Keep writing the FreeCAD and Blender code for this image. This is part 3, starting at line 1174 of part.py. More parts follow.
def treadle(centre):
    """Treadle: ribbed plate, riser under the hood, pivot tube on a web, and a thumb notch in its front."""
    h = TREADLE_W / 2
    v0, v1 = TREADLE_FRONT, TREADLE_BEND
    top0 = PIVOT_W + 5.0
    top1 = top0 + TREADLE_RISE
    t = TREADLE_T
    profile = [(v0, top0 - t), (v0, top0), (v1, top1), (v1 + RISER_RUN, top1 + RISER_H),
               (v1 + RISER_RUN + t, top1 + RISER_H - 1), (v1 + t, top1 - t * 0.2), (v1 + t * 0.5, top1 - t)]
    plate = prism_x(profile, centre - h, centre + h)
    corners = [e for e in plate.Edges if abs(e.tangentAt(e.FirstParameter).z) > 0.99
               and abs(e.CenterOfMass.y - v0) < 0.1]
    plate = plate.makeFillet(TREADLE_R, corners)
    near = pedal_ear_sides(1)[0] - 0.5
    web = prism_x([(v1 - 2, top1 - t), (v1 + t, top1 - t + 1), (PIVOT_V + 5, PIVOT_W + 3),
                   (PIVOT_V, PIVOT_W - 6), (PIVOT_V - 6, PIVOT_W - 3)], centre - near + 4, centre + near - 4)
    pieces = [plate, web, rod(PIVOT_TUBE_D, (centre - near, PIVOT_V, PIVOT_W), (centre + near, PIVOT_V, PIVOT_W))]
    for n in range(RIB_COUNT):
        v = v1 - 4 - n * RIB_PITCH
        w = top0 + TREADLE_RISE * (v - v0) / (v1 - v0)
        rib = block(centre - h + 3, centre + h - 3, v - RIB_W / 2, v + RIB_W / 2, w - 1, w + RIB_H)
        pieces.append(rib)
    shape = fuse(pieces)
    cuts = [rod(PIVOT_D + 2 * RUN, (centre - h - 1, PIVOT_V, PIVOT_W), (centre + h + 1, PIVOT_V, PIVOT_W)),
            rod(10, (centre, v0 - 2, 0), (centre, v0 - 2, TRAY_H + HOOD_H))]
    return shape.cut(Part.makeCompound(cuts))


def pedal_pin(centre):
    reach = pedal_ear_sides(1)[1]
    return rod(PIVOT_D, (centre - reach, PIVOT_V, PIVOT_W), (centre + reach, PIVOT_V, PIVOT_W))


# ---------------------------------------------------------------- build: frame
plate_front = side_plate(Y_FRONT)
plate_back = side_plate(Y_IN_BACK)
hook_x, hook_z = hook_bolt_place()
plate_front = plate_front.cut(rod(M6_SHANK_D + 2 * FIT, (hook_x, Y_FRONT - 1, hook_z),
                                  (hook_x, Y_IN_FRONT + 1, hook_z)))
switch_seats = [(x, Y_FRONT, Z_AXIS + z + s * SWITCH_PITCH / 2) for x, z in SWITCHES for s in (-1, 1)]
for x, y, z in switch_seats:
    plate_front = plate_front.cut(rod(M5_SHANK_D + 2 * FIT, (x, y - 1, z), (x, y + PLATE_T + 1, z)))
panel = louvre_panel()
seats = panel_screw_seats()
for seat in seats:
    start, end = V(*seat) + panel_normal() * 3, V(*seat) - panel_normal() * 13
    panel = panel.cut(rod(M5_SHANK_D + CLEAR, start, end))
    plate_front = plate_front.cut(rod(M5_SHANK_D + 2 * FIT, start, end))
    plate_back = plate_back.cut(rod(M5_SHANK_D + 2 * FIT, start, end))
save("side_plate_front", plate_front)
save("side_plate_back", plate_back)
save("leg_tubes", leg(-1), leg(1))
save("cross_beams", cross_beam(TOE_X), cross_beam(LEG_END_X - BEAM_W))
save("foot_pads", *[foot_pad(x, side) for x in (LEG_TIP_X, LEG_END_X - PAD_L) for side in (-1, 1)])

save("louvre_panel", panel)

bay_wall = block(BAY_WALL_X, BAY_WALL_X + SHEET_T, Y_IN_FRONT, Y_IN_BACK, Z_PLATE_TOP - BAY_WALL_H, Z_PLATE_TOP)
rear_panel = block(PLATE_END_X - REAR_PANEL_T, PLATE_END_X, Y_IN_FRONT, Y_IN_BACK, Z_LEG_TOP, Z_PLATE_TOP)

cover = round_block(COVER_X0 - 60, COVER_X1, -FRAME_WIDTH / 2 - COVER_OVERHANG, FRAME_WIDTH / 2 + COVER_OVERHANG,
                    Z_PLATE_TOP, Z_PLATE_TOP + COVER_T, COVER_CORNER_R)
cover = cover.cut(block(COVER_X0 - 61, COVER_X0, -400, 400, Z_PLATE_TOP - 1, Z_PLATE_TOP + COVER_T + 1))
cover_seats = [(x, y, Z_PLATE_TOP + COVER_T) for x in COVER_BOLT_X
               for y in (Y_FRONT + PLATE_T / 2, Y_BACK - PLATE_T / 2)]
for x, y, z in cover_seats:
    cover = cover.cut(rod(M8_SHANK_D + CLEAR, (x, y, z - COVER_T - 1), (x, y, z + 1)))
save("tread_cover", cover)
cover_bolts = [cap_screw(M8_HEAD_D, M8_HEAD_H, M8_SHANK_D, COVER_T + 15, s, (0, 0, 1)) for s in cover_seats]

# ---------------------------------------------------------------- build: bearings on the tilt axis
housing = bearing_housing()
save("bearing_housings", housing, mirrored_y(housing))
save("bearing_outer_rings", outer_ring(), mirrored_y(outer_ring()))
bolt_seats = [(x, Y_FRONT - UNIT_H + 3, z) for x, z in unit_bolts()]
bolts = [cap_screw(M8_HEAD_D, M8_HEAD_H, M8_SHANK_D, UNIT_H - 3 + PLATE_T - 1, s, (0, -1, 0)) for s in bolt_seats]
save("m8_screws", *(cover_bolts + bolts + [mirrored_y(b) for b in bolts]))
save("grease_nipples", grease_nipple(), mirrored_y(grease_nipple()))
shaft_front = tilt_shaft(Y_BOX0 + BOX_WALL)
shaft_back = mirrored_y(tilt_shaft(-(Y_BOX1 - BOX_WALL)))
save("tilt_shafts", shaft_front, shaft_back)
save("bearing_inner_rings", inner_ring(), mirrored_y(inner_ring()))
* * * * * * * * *
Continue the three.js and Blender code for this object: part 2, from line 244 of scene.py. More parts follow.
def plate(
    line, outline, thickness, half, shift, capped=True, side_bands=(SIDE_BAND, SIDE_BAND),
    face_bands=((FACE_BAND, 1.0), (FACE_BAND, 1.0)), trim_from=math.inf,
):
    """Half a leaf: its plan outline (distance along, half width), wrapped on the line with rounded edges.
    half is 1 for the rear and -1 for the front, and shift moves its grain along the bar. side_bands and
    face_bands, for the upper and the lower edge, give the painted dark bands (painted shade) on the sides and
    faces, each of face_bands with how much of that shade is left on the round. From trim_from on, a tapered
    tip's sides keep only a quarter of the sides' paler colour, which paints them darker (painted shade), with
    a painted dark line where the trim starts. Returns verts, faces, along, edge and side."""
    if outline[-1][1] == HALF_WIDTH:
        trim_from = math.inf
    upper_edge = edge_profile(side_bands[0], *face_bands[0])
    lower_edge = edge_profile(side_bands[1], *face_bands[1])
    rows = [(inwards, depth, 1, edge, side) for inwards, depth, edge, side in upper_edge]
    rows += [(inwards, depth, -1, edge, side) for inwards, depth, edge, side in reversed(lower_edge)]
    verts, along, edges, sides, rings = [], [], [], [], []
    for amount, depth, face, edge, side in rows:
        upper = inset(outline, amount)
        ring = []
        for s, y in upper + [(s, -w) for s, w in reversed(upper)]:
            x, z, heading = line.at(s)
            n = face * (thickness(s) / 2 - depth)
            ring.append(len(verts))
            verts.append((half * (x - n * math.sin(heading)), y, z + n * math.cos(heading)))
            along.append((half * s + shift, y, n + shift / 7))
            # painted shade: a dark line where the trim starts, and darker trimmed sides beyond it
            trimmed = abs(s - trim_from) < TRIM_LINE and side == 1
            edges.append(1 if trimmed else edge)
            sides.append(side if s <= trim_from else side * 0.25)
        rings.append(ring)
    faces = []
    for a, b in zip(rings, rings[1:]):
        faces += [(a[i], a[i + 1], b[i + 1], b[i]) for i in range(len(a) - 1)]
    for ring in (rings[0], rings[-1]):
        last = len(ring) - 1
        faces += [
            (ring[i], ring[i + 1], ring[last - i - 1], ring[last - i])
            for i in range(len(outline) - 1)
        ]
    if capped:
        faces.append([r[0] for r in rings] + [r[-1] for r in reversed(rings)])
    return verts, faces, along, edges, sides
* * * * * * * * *
__SET PROBLEM__.
Your answer should be a single number: the count of lines that contain "follow".

__EXERCISE OUTPUT__.
2